Eugene Fidell was also cited in the Politico piece last week, but this statement goes further in confirming that – in the opinion of an expert in military law – Obama’s words do indeed constitute unlawful command influence. Fidell goes on to remark that this is not necessarily a problem for the trial, provided that “potential jurors could be screened to ensure they are not aware of the remark.” Presumably, therefore, if there did prove to be difficulties finding jurors who were ignorant of what Obama said on Friday, then that could have serious implications for the viability of any prosecution. A high profile piece on NBC/MSNBC, needless to say, contributes towards that possibility, as does the continuing online coverage of what seems to be, in the eyes of just about everyone, a seriously misjudged Presidential remark.

Update

Morris Davis, the former chief prosecutor for the military commissions at Guantánamo (he resigned in 2007 amid allegations of political interference in the process) has written an Op-Ed piece for the Los Angeles Times on this subject in which he assesses the likely impact of Obama’s words to be rather serious:

In 1949, Gerald Ford, then a congressman from Michigan, described his firsthand experience with command influence when he served as a Navy officer in World War II. He said: “Too often a court-martial board does not determine the guilt or innocence of the accused.” Instead, he recalled military jurors retiring to the deliberation room to ponder, “What does the Old Man [the commander] want us to do?”

When the jurors retire to the deliberation room at the Manning court-martial, they will not have to speculate on the answer; arguably the most important “Old Man” of them all has spoken, and he said Manning is guilty.

He also concludes strongly, warning of the danger for America’s moral integrity and external reputation when “the judicial process becomes a stage for political theater — when justice appears to be scripted rather than blind.”  The idea of a predetermined judicial process as a vehicle for “political theater” is one that should raise uncomfortable comparisons in anyone with a more than glancing knowledge of 20th century history.

Update II

A new MSNBC article has appeared this evening with a much more conservative spin (“Obama Comment Unlikely to Affect Outcome of Bradley Manning Trial”) and a new quote from Eugene Fidell:

“It will generate motions by the defense and will require some care in selecting the military members of the jury, a process already complicated by the extensive press coverage of this case,” Fidell said. “It was going to have to be a very careful questioning process for potential jurors, to ask if they have seen reports or read about the case. Now they’ll also have to be asked whether they heard the president’s comment and if that would make any difference to them. But that will be the extent of it, and they’ll get on with the trial.”

Update III

Glenn Greenwald, speaking on Democracy Now, has described Obama as exerting “an amazing amount of improper influence over the military process.”
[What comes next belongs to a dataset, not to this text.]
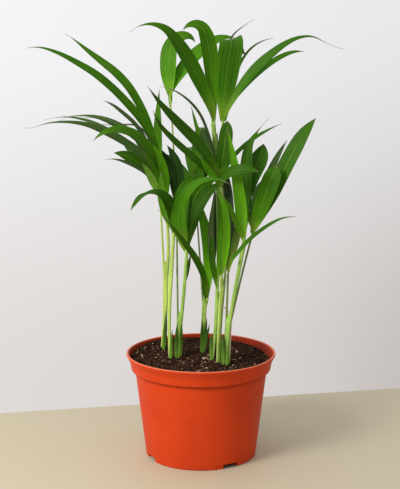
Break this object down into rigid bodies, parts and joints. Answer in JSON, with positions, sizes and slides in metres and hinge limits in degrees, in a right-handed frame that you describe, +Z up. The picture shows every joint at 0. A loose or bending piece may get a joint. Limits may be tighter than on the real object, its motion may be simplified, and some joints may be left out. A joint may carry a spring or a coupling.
{
  "type": "potted areca palm",
  "caption": "Young areca palm with slender sheathed stems and feathery fronds of narrow arching leaflets, in a tapered round nursery pot filled with potting mix.",
  "frame": {"origin": "middle of the flat underside of the pot, on the surface it stands on", "axes": "+Z up the plant, -Y towards the side it is seen from in the picture, +X to the right there"},
  "size_m": [0.3139, 0.2221, 0.4422],
  "materials": {
    "pot": "satin terracotta-coloured plastic",
    "potting_mix": "moist peat with bark and a few pale grains",
    "stem": "smooth green stem",
    "stalk": "smooth green stalk",
    "foliage": "satin green leaf"
  },
  "bodies": {
    "root": {"pot": "pot", "potting_mix": "potting_mix", "stem_1": "stem", "stem_2": "stem", "stem_3": "stem", "stem_4": "stem", "stem_5": "stem", "stem_6": "stem", "stem_7": "stem", "stalk_1a": "stalk", "stalk_1b": "stalk", "stalk_2a": "stalk", "stalk_2b": "stalk", "stalk_3a": "stalk", "stalk_3b": "stalk", "stalk_4a": "stalk", "stalk_4b": "stalk", "stalk_5a": "stalk", "stalk_5b": "stalk", "stalk_6a": "stalk", "stalk_6b": "stalk", "stalk_6c": "stalk", "stalk_7a": "stalk", "stalk_7b": "stalk", "stalk_7c": "stalk", "frond_1a": "foliage", "frond_1b": "foliage", "frond_2a": "foliage", "frond_2b": "foliage", "frond_3a": "foliage", "frond_3b": "foliage", "frond_4a": "foliage", "frond_4b": "foliage", "frond_5a": "foliage", "frond_5b": "foliage", "frond_6a": "foliage", "frond_6b": "foliage", "frond_6c": "foliage", "frond_7a": "foliage", "frond_7b": "foliage", "frond_7c": "foliage"}
  },
  "joints": []
}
One of the cardinal rules about being a President is that you don’t decree private citizens guilty of crimes before they’ve been adjudicated of having been convicted of a crime. Amazingly, John Mitchell – the most corrupt Attorney General in American history – knew that, because Richard Nixon once stood up in the middle of the Charles Manson trial, who everyone thought was guilty while the jurors were sequestered and said, “he’s killed eight people.” John Mitchell knew that that was inappropriate, that you can’t do that and forced Nixon toretract it.

Here it’s much worse for Obama do to that because Bradley Manning is a member of the military under his command. The people who will decide his guilt are inferior officers to Obama as Commander in Chief. It’s an amazing amount of over- and improper influence over the military process.